* [SET TASK]
Print all records exactly, leaving nothing out.

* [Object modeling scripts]
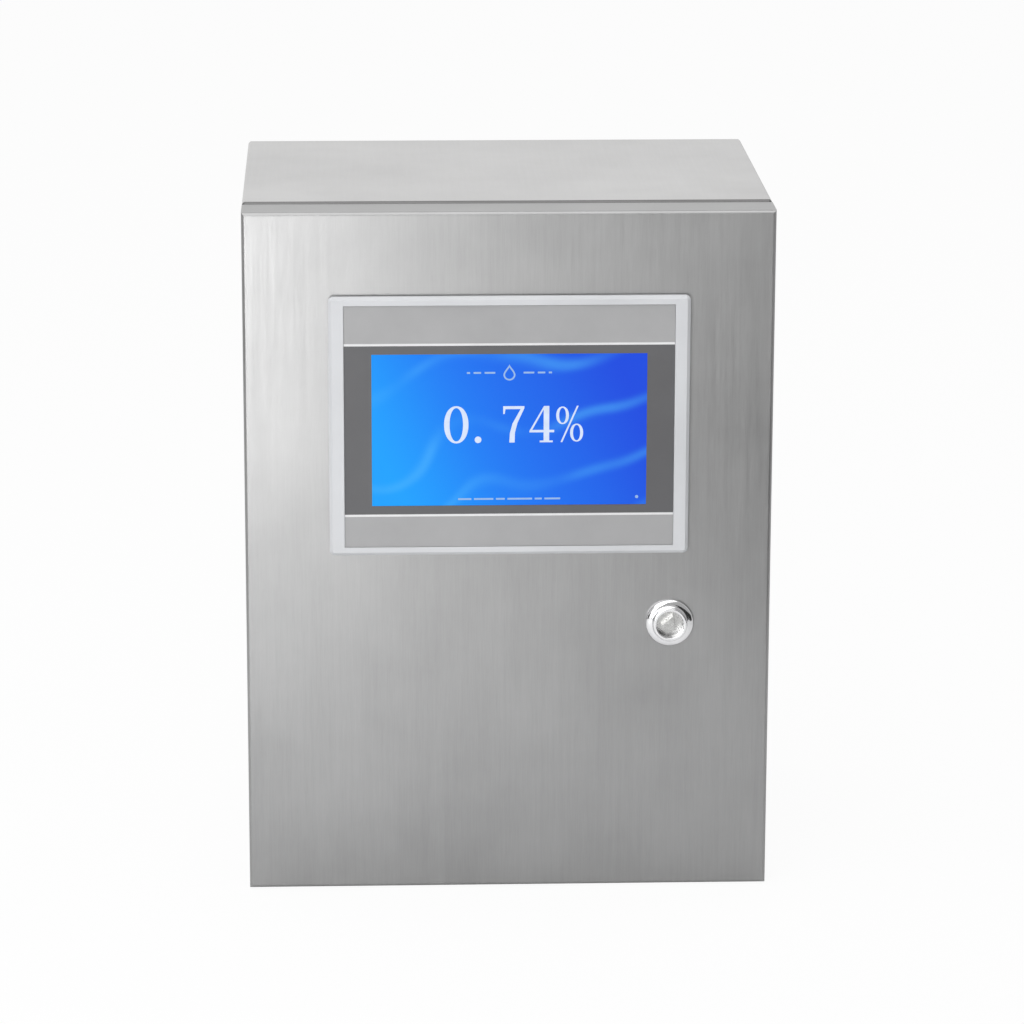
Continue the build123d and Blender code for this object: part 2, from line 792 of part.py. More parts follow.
with BuildPart() as power_supply_terminals:
    terminal_offset = supply_height / 2 - supply_step_height / 2
    for side in (-1, 1):
        terminal_strip(
            supply_x,
            upper_rail_height + side * terminal_offset,
            y_supply_step,
            supply_width - 2 * supply_terminal_margin,
            supply_step_height - 2 * terminal_gap,
            supply_step_depth - supply_cover_thickness,
            supply_terminal_count,
        )
power_supply_terminals.part.label = "power_supply_terminals"
export_step(power_supply_terminals.part, "parts/power_supply_terminals.step")

# Measuring module: case, front cover, pluggable terminals and the shielded sockets for the sensor
module_x = module_left + module_width / 2
y_module_front = y_rail_front - module_depth
y_module_step = y_module_front + module_step_depth
with BuildPart() as measuring_module_case:
    stepped_case(
        module_left,
        upper_rail_height,
        module_width,
        module_height,
        module_depth,
        module_step_height,
        module_step_depth,
    )
    cut_rail_slot(module_left, upper_rail_height, module_width)
    module_nose_edges = measuring_module_case.faces().sort_by(Axis.Y)[0].edges().filter_by(Axis.X)
    fillet(module_nose_edges, radius=module_nose_radius)
measuring_module_case.part.label = "measuring_module_case"
export_step(measuring_module_case.part, "parts/measuring_module_case.step")

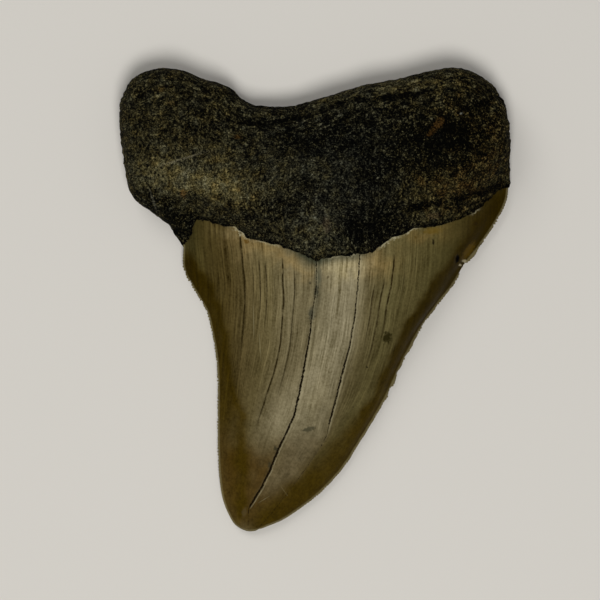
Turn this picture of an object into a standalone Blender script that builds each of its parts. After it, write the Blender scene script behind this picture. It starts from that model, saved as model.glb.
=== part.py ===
import bpy
import bmesh
import math
from mathutils import Vector, noise
from mathutils.geometry import interpolate_bezier

for old in list(bpy.data.objects):
    bpy.data.objects.remove(old, do_unlink=True)

# A fossil shark tooth lying on its flatter outer face, inner face up.
# X runs across the tooth, Y from the tip to the root, Z up through it.
# Plan points and depths are in millimetres here and become metres at the end.

MM = 0.001

# Depths through the tooth
CROWN_RISE = 15.4           # crown thickness above the cutting edges, at its base
CROWN_TAPER = 0.62          # how fast that thickness falls away toward the tip
CROWN_SWELL = 1.2           # above 1 hollows the crown slightly beside its edges
EDGE_LOW = 1.5              # height of the cutting edges at their lowest
EDGE_BOW = 3.0              # how much the edges climb again toward tip and base
BACK_BOW = 2.4              # the same for the middle of the outer face
BACK_SETTLE = 0.05          # depth sunk into the ground plane, which gives the flats
ROOT_SIDE_HEIGHT = 6.4      # height of the widest line round the root
ROOT_PLATE = 14.6           # root thickness over the lobes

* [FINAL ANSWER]
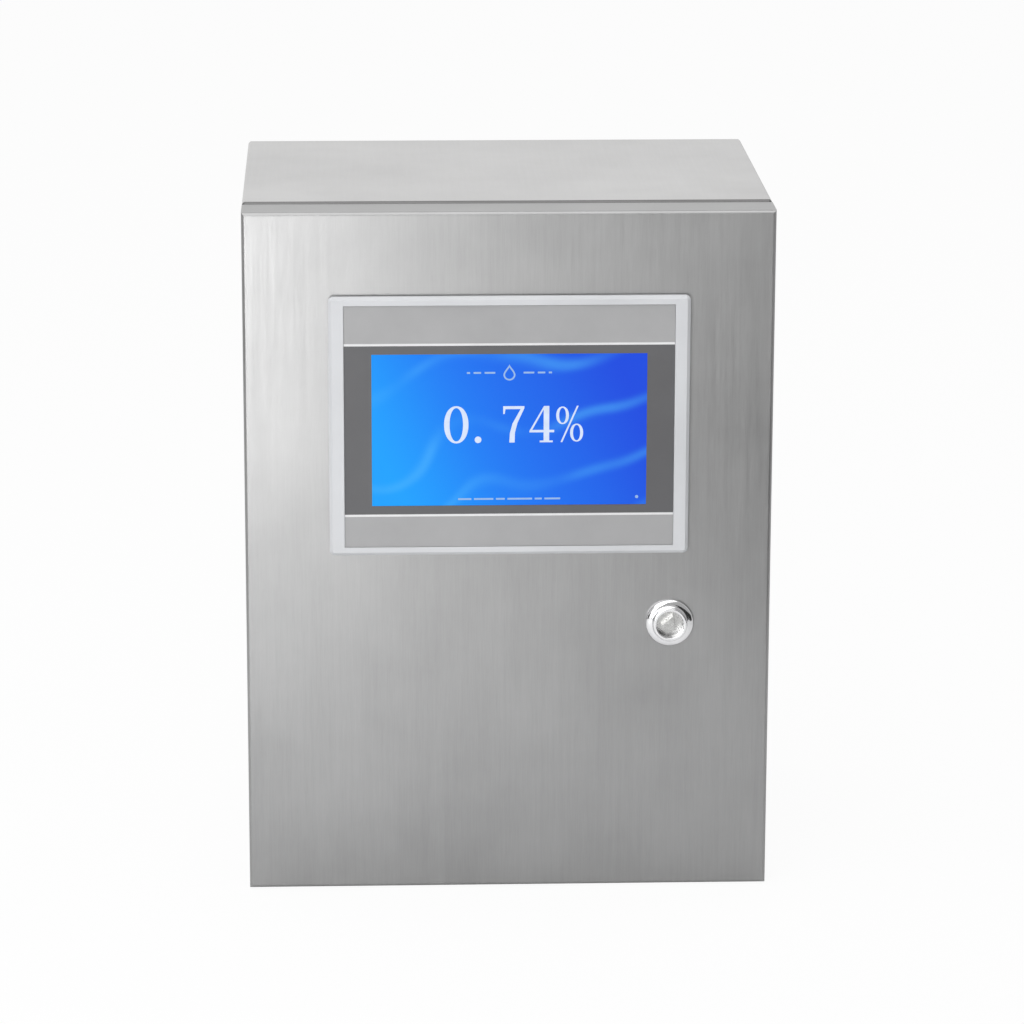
Continue the build123d and Blender code for this object: part 2, from line 792 of part.py. More parts follow.
with BuildPart() as power_supply_terminals:
    terminal_offset = supply_height / 2 - supply_step_height / 2
    for side in (-1, 1):
        terminal_strip(
            supply_x,
            upper_rail_height + side * terminal_offset,
            y_supply_step,
            supply_width - 2 * supply_terminal_margin,
            supply_step_height - 2 * terminal_gap,
            supply_step_depth - supply_cover_thickness,
            supply_terminal_count,
        )
power_supply_terminals.part.label = "power_supply_terminals"
export_step(power_supply_terminals.part, "parts/power_supply_terminals.step")

# Measuring module: case, front cover, pluggable terminals and the shielded sockets for the sensor
module_x = module_left + module_width / 2
y_module_front = y_rail_front - module_depth
y_module_step = y_module_front + module_step_depth
with BuildPart() as measuring_module_case:
    stepped_case(
        module_left,
        upper_rail_height,
        module_width,
        module_height,
        module_depth,
        module_step_height,
        module_step_depth,
    )
    cut_rail_slot(module_left, upper_rail_height, module_width)
    module_nose_edges = measuring_module_case.faces().sort_by(Axis.Y)[0].edges().filter_by(Axis.X)
    fillet(module_nose_edges, radius=module_nose_radius)
measuring_module_case.part.label = "measuring_module_case"
export_step(measuring_module_case.part, "parts/measuring_module_case.step")

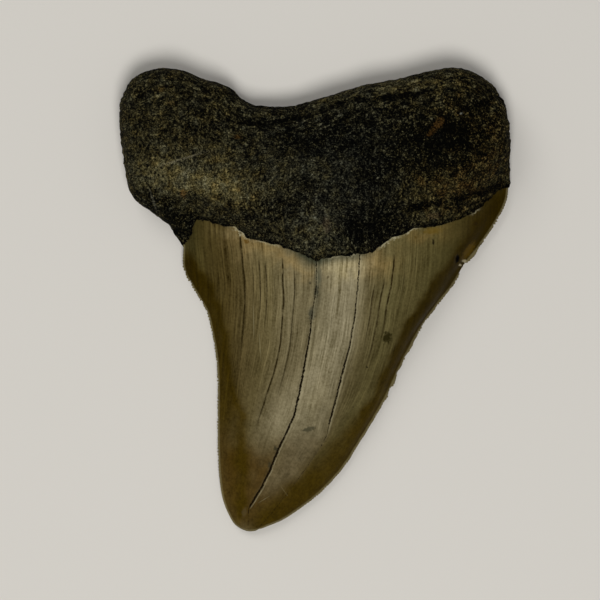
Turn this picture of an object into a standalone Blender script that builds each of its parts. After it, write the Blender scene script behind this picture. It starts from that model, saved as model.glb.
=== part.py ===
import bpy
import bmesh
import math
from mathutils import Vector, noise
from mathutils.geometry import interpolate_bezier

for old in list(bpy.data.objects):
    bpy.data.objects.remove(old, do_unlink=True)

# A fossil shark tooth lying on its flatter outer face, inner face up.
# X runs across the tooth, Y from the tip to the root, Z up through it.
# Plan points and depths are in millimetres here and become metres at the end.

MM = 0.001

# Depths through the tooth
CROWN_RISE = 15.4           # crown thickness above the cutting edges, at its base
CROWN_TAPER = 0.62          # how fast that thickness falls away toward the tip
CROWN_SWELL = 1.2           # above 1 hollows the crown slightly beside its edges
EDGE_LOW = 1.5              # height of the cutting edges at their lowest
EDGE_BOW = 3.0              # how much the edges climb again toward tip and base
BACK_BOW = 2.4              # the same for the middle of the outer face
BACK_SETTLE = 0.05          # depth sunk into the ground plane, which gives the flats
ROOT_SIDE_HEIGHT = 6.4      # height of the widest line round the root
ROOT_PLATE = 14.6           # root thickness over the lobes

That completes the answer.